Cunningham shoulder reduction is an anatomically based method of shoulder reduction that utilizes positioning (analgesic position), voluntary scapular retraction, and bicipital massage. It is designed for true anterior/subcoracoid glenohumeral dislocations in patients who can fully adduct their humerus. This is distinct from anteroinferior / subglenoid glenohumeral dislocations for which alternative techniques should be used.

The method is one of several techniques used for shoulder reduction.

== History ==

The method was originally published in 2003.

==Mechanism==

Shoulder dislocation is a common complication of upper limb trauma (arm pulled while in abduction or direct impact to shoulder) resulting with the humeral head sitting anteriorly out of the glenoid fossa.

Technique is as follows:

Step 1 Sit patient up (without slouching, towel or pillow down spine) and place into analgesic position. ‘Hold’- take control of the affected limb with a 'hold.' This is a firm steady downward hold (not a pull) designed to move the humeral head towards where it needs to be, taking off some of the stretch from the capsule (reducing pain), and providing confidence to the patient that you have taken control of the limb. Once you are in this position, it can be useful to ask the patient their pain level, and explain again what you are going to do. It’s important to note that the elbow is not being supported from below, but is being placed in a downwards ‘hold’. The affected arm is adducted (next to the body) and the elbow fully flexed (optimally shortens the biceps muscle, allowing full relaxation) The humerus points directly down and should be in a neutral position (no forward flexion or external rotation). Ask the patient to “shoulders back, chest out.” (reducing scapular anteversion and so reducing the static obstruction of the glenoid rim). Kneel next to your patient and place your wrist onto their forearm, with their hand resting on your shoulder.

Step 2 Massage the biceps. Ask the patient to put their “shoulders, back, chest out”, and relax. Gently massage the biceps at mid humeral level. Wait for the patient to fully relax, at which point the humeral head will slip back into place. Inform the patient that they may experience a strange sensation as the joint returns to its position and advise them not to resist this movement. Continue to gently move the humerus forward and backward to identify the optimal angle, and apply a small amount of momentum to allow the head to slide across the glenoid.

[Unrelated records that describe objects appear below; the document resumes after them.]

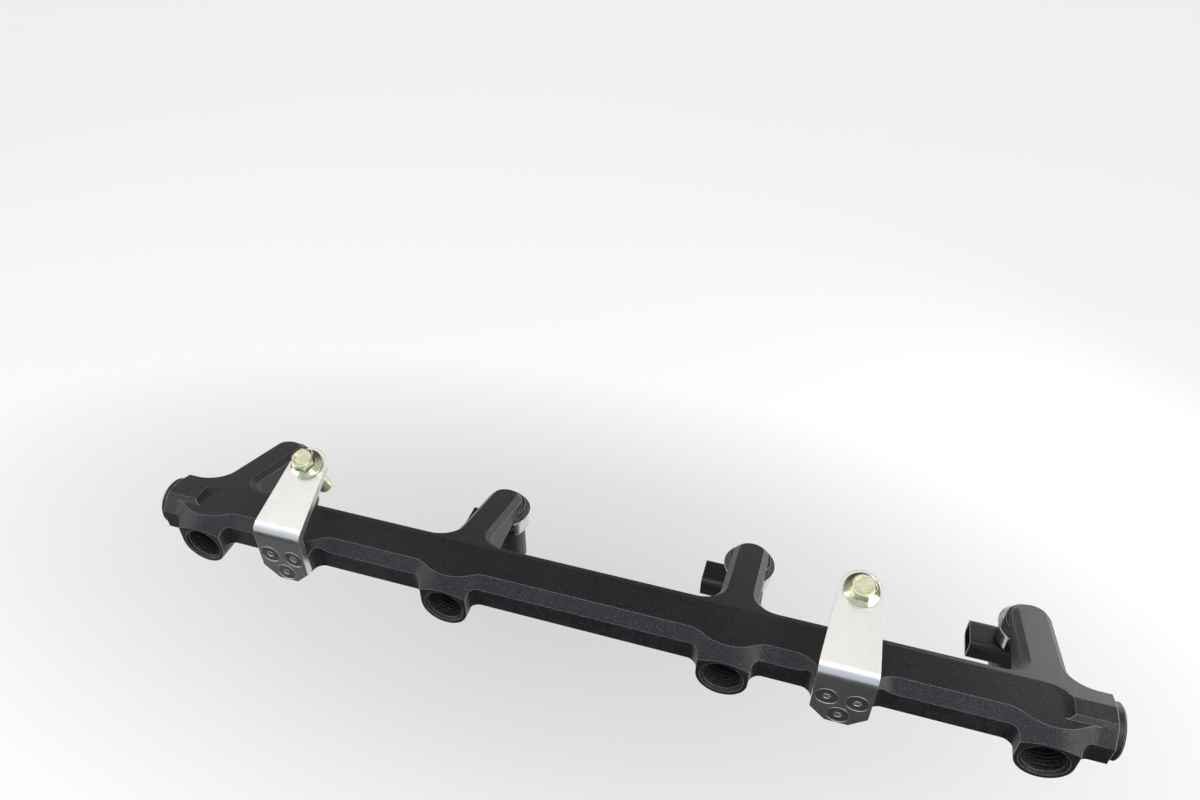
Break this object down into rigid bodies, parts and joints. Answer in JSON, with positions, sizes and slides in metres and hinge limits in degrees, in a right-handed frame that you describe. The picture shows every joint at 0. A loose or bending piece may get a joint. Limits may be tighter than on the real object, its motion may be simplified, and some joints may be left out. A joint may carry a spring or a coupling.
{
  "type": "fuel rail",
  "caption": "Milled fuel rail bar with threaded bosses, sloping arms with injector cups, clipped injectors and bent sheet mounting brackets.",
  "frame": {"origin": "on the axis of the main bore, where the thread of the left end port starts, 1.0 mm inside the end face", "axes": "+X along the main bore to the other end port; +Y from the bar towards the injectors; +Z square to the bar's flat top face, away from the injector tips"},
  "size_m": [0.3601, 0.0753, 0.0936],
  "materials": {
    "anodised_body": "black anodised over a fine milled and blasted surface, satin",
    "brackets": "brushed stainless sheet",
    "screws": "machined stainless, satin",
    "bolts": "zinc plated with a pale yellow, slightly iridescent tint",
    "injector_steel": "turned stainless",
    "injector_plastic": "black moulded plastic, half gloss",
    "seals": "black rubber",
    "clips": "bright spring steel"
  },
  "bodies": {
    "root": {"rail_body": "anodised_body", "bracket_1": "brackets", "bracket_2": "brackets", "bracket_screw_1": "screws", "bracket_screw_2": "screws", "bracket_screw_3": "screws", "bracket_screw_4": "screws", "bracket_screw_5": "screws", "bracket_screw_6": "screws", "bracket_bolt_1": "bolts", "bracket_bolt_2": "bolts", "injector_core_1": "injector_steel", "injector_housing_1": "injector_plastic", "upper_oring_1": "seals", "lower_oring_1": "seals", "injector_clip_1": "clips", "injector_core_2": "injector_steel", "injector_housing_2": "injector_plastic", "upper_oring_2": "seals", "lower_oring_2": "seals", "injector_clip_2": "clips", "injector_core_3": "injector_steel", "injector_housing_3": "injector_plastic", "upper_oring_3": "seals", "lower_oring_3": "seals", "injector_clip_3": "clips", "injector_core_4": "injector_steel", "injector_housing_4": "injector_plastic", "upper_oring_4": "seals", "lower_oring_4": "seals", "injector_clip_4": "clips"}
  },
  "joints": []
}
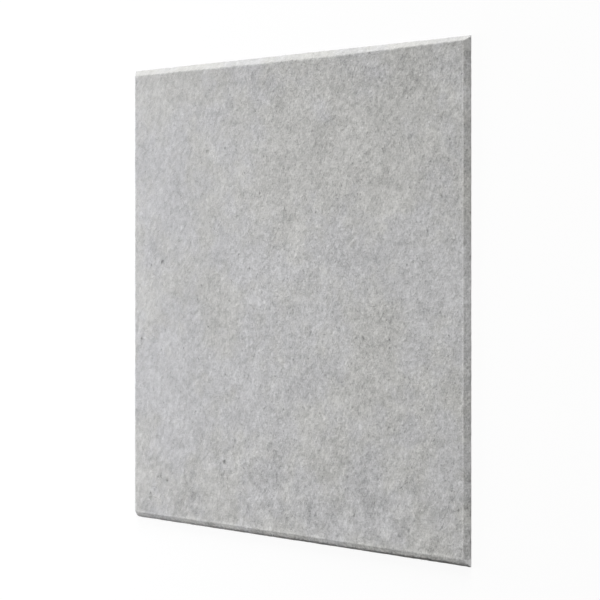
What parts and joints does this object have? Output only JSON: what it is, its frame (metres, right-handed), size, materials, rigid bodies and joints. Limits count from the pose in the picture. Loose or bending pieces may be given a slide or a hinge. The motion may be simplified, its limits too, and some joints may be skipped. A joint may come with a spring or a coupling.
{
  "type": "sound absorbing panel",
  "caption": "Square sound absorbing tile of pressed grey felt, flat on both faces, with a bevel around the front face and a narrow straight land at the back edge.",
  "frame": {"origin": "centre of the flat back face", "axes": "+Z out of the front face, +Y towards the edge that is uppermost in the picture, +X to the right as seen from the front"},
  "size_m": [0.6, 0.6, 0.007],
  "materials": {
    "grey_felt": "matt pressed felt, pale heather grey"
  },
  "bodies": {
    "root": {"felt_panel": "grey_felt"}
  },
  "joints": []
}
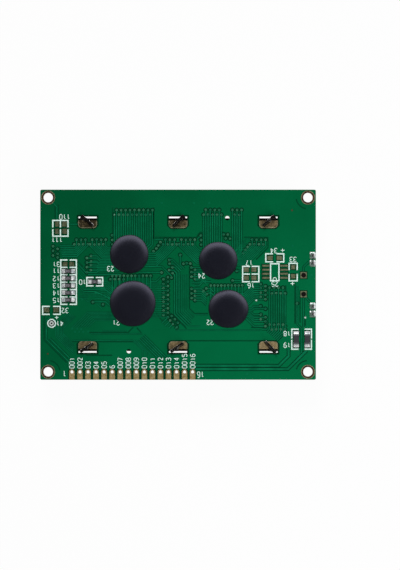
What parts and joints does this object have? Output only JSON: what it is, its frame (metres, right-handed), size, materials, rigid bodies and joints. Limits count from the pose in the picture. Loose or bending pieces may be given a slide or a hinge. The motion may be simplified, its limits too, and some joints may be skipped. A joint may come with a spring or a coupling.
{
  "type": "character lcd module",
  "caption": "Back of a character display module: circuit board with resin-covered driver chips, chip resistors and a header row, clamped by a black steel bezel's twisted tabs.",
  "frame": {"origin": "centre of the bezel's front face, which the module lies on", "axes": "+X along the board's long side, +Y away from the header row, +Z out of the board's back"},
  "size_m": [0.087, 0.06, 0.0122],
  "materials": {
    "black_resin": "black encapsulating resin",
    "cell_seal": "cured epoxy",
    "clear_acrylic": "clear acrylic",
    "contact_rubber": "silicone rubber with conducting layers",
    "diffuser_film": "white diffusing film",
    "display_glass": "clear float glass",
    "gold_pad": "thin gold flash, dulled",
    "lamp_board": "white-faced laminate",
    "led_chip": "light-emitting chip",
    "masked_copper": "copper under green solder mask",
    "painted_steel": "black painted sheet steel",
    "polarizer_film": "grey-green polarizing film",
    "resistor_body": "black glazed ceramic",
    "resistor_metal": "plated end metal",
    "silicon": "bare silicon",
    "solder": "bright solder",
    "solder_mask": "green solder mask over glass-fibre laminate",
    "tinned_lead": "tinned copper strip",
    "tinned_pad": "tinned copper land",
    "white_ink": "white screen-printed ink",
    "white_plastic": "white moulded plastic"
  },
  "bodies": {
    "root": {"backlight_housing": "white_plastic", "backlight_lead_1": "tinned_lead", "backlight_lead_2": "tinned_lead", "backlight_lead_3": "tinned_lead", "backlight_lead_4": "tinned_lead", "backlight_leds": "led_chip", "backlight_terminals": "gold_pad", "bezel": "painted_steel", "cell_seal": "cell_seal", "circuit_board": "solder_mask", "contact_strip_lower": "contact_rubber", "contact_strip_upper": "contact_rubber", "copper_traces": "masked_copper", "diffuser_sheet": "diffuser_film", "driver_die_u1": "silicon", "driver_die_u2": "silicon", "driver_die_u3": "silicon", "driver_die_u4": "silicon", "empty_pads": "gold_pad", "ends_r1": "resistor_metal", "ends_r2": "resistor_metal", "ends_r3": "resistor_metal", "ends_r4": "resistor_metal", "ends_r5": "resistor_metal", "ends_r8": "resistor_metal", "ends_r9": "resistor_metal", "ends_rf": "resistor_metal", "front_glass": "display_glass", "front_polarizer": "polarizer_film", "header_pads": "gold_pad", "lead_joint_1": "solder", "lead_joint_2": "solder", "lead_joint_3": "solder", "lead_joint_4": "solder", "led_board": "lamp_board", "light_guide": "clear_acrylic", "mounting_pads": "gold_pad", "printed_outlines": "white_ink", "rear_glass": "display_glass", "rear_polarizer": "polarizer_film", "resin_drop_u1": "black_resin", "resin_drop_u2": "black_resin", "resin_drop_u3": "black_resin", "resin_drop_u4": "black_resin", "resistor_r1": "resistor_body", "resistor_r2": "resistor_body", "resistor_r3": "resistor_body", "resistor_r4": "resistor_body", "resistor_r5": "resistor_body", "resistor_r8": "resistor_body", "resistor_r9": "resistor_body", "resistor_rf": "resistor_body", "resistor_solder": "solder", "soldered_pads": "tinned_pad", "tab_pads": "gold_pad", "test_lands": "tinned_pad"}
  },
  "joints": []
}
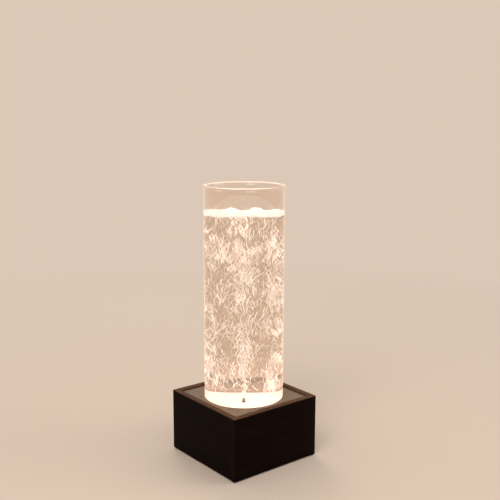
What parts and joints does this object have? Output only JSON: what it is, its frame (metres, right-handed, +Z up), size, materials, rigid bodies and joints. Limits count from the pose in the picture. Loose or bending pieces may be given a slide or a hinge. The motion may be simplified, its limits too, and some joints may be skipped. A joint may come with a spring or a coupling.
{
  "type": "bubble tube lamp",
  "caption": "Open clear tube of water with rising bubbles, lit from below, standing in a square dark plinth that holds the air pump, the light and the controls.",
  "frame": {"origin": "centre of the footprint on the floor, under the axis of the tube", "axes": "+Z up along the tube, +Y to the rear, where the controls are, +X to the right as seen from the front"},
  "size_m": [0.196, 0.196, 0.52],
  "materials": {
    "dark_veneer": "satin",
    "pine": "matte",
    "plywood": "matte",
    "fibreboard": "matte",
    "pale_deck": "gloss",
    "silicone": "satin",
    "black_rubber": "matte",
    "zinc_steel": "satin",
    "clear_acrylic": "gloss",
    "opal_acrylic": "satin",
    "grey_plastic": "matte",
    "water": "gloss",
    "froth": "satin",
    "bubble_air": "gloss",
    "clear_plastic": "gloss",
    "nickel_brass": "satin",
    "aluminium_plate": "satin",
    "white_board": "satin",
    "led_lens": "gloss",
    "pump_plastic": "matte",
    "core_steel": "satin",
    "copper_coil": "satin",
    "white_plastic": "satin",
    "magnet": "matte",
    "plate_aluminium": "satin",
    "brass": "satin",
    "black_plastic": "satin",
    "red_plastic": "gloss",
    "chromed_metal": "polished",
    "green_board": "satin",
    "lead_plastic": "satin"
  },
  "bodies": {
    "lamp": {"front_board": "dark_veneer", "right_board": "dark_veneer", "rear_board": "dark_veneer", "left_board": "dark_veneer", "lower_posts": "pine", "upper_posts": "pine", "deck": "pale_deck", "deck_seal": "silicone", "shelf": "plywood", "bottom_panel": "fibreboard", "feet": "black_rubber", "foot_screws": "zinc_steel", "panel_screws": "zinc_steel", "tube": "clear_acrylic", "tube_floor": "opal_acrylic", "tube_socket": "grey_plastic", "tube_gasket": "black_rubber", "socket_screws": "zinc_steel", "water": "water", "bubbles": "bubble_air", "froth": "froth", "air_manifold": "clear_plastic", "air_jets": "nickel_brass", "air_stem": "nickel_brass", "check_valve": "clear_plastic", "pump_hose": "silicone", "valve_hose": "silicone", "stem_hose": "silicone", "led_plate": "aluminium_plate", "led_board": "white_board", "leds": "led_lens", "pump_tray": "pump_plastic", "pump_cover": "pump_plastic", "pump_mounts": "black_rubber", "pump_core": "core_steel", "pump_coil": "copper_coil", "arm_pin": "zinc_steel", "diaphragm": "black_rubber", "valve_head": "white_plastic", "control_plate": "plate_aluminium", "plate_screws": "zinc_steel", "flow_valve": "brass", "valve_nut": "zinc_steel", "rocker_body": "black_plastic", "button_body": "chromed_metal", "button_nut": "zinc_steel", "button_spring": "zinc_steel", "power_socket": "black_plastic", "socket_pin": "zinc_steel", "socket_nut": "zinc_steel", "controller_board": "green_board", "board_parts": "black_plastic", "leads": "lead_plastic"},
    "pump_arm": {"pump_arm": "white_plastic", "arm_magnet": "magnet"},
    "air_knob": {"flow_knob": "black_plastic", "valve_spindle": "zinc_steel"},
    "rocker": {"power_rocker": "red_plastic"},
    "light_button": {"mode_button": "white_plastic"}
  },
  "joints": [
    {"name": "arm_swing", "type": "hinge", "parent": "lamp", "child": "pump_arm", "pos_m": [-0.056, -0.038, 0.035], "axis": [0, 1, 0], "range_deg": [-2, 2], "stiffness_Nm_per_rad": 4, "deforming": ["diaphragm"]},
    {"name": "knob_turn", "type": "hinge", "parent": "lamp", "child": "air_knob", "pos_m": [0, 0.088, 0.05], "axis": [0, 1, 0], "range_deg": [-135, 135]},
    {"name": "rocker_tilt", "type": "hinge", "parent": "lamp", "child": "rocker", "pos_m": [0.025, 0.0866, 0.05], "axis": [1, 0, 0], "range_deg": [0, 22]},
    {"name": "button_push", "type": "slide", "parent": "lamp", "child": "light_button", "axis": [0, -1, 0], "range_m": [0, 0.0015], "stiffness_N_per_m": 400, "springref_m": -0.002, "deforming": ["button_spring"]}
  ]
}
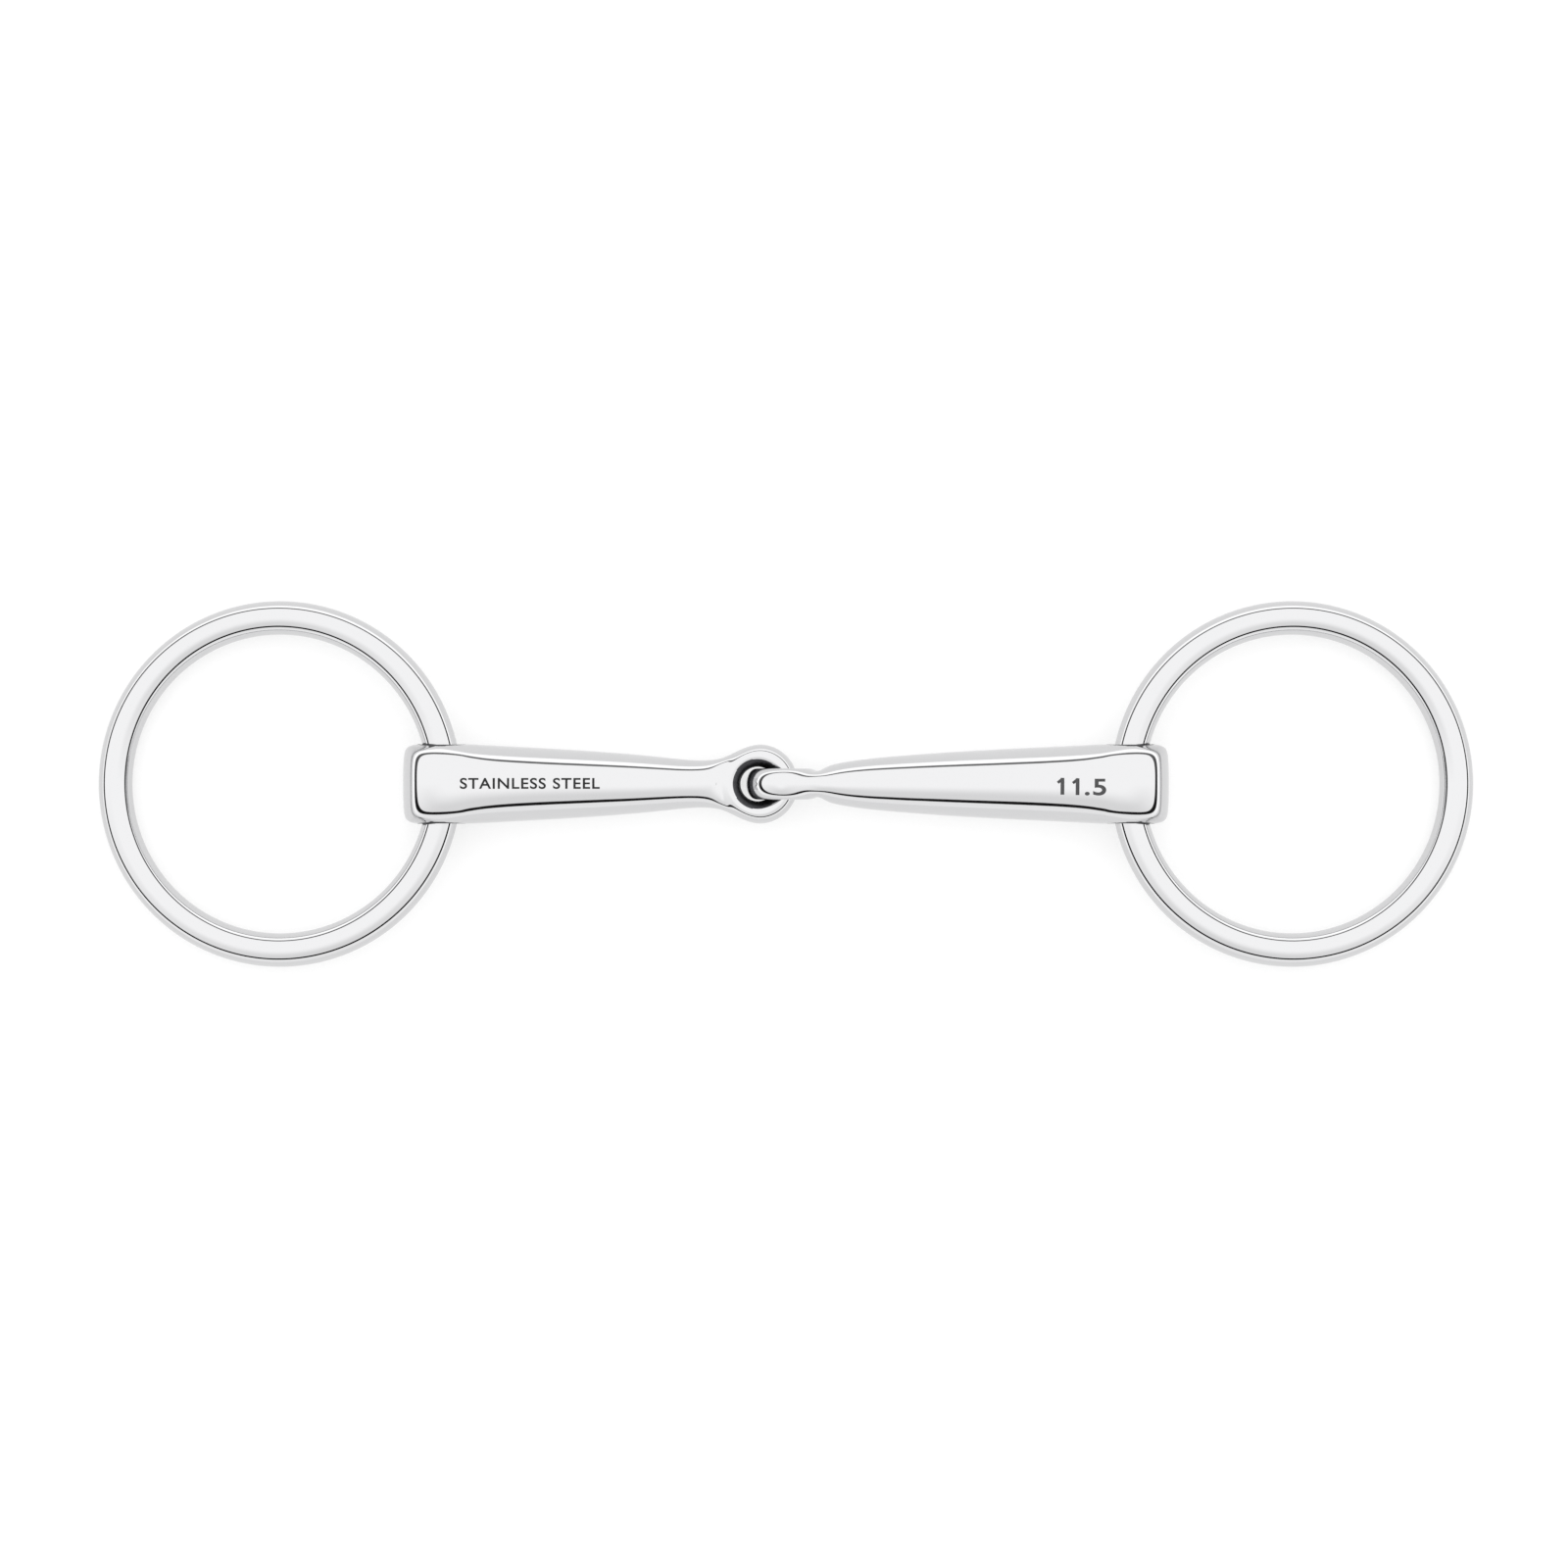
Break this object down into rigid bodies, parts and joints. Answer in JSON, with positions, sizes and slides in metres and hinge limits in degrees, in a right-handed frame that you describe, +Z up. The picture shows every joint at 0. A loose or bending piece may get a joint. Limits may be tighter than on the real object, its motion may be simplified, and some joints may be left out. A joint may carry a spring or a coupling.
{
  "type": "snaffle bit",
  "caption": "Loose-ring snaffle bit: a mouthpiece of tapering halves linked by their eyes, with a round ring turning in the hole at each end.",
  "frame": {"origin": "on the table under the middle of the mouthpiece, half way between the rings", "axes": "+X along the mouthpiece towards the right-hand ring, +Y across it in the plane of the rings, +Z up off the table"},
  "size_m": [0.2448, 0.065, 0.014],
  "materials": {
    "polished_stainless_steel": "mirror polished"
  },
  "bodies": {
    "left_ring": {"left_ring": "polished_stainless_steel"},
    "left_cannon": {"left_cannon": "polished_stainless_steel"},
    "right_cannon": {"right_cannon": "polished_stainless_steel"},
    "right_ring": {"right_ring": "polished_stainless_steel"}
  },
  "joints": [
    {"name": "left_ring_swing", "type": "hinge", "parent": "left_cannon", "child": "left_ring", "pos_m": [-0.06093, 0, 0.007], "axis": [0, 1, 0], "range_deg": [-111, 119]},
    {"name": "mouthpiece_fold", "type": "hinge", "parent": "left_cannon", "child": "right_cannon", "pos_m": [-0.005, 0, 0.007], "axis": [0, 0, 1], "range_deg": [-110, 110]},
    {"name": "right_ring_swing", "type": "hinge", "parent": "right_cannon", "child": "right_ring", "pos_m": [0.06093, 0, 0.007], "axis": [0, -1, 0], "range_deg": [-111, 119]}
  ]
}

Step 3 anterior/posterior humeral movements. The humerus can then be gently moved forwards and back in order to find the perfect angle, and provide a small amount of momentum to allow the head to slide across the glenoid. This combines the principle of overcoming the movement inertia with the apposition of the slippery articular surfaces of the glenoid rim and the humeral head.

== Success ==
If performed correctly most patients do not require analgesia for the performance of this technique. Inappropriate use of traction will result in pain for the patient with subsequent spasm and failure to reduce. If the patient is unable to adduct the humerus, or unable to cooperate with positioning, the technique should not be attempted. The patient may require analgesia or sedation if they are in pain or unable to relax spasming muscles.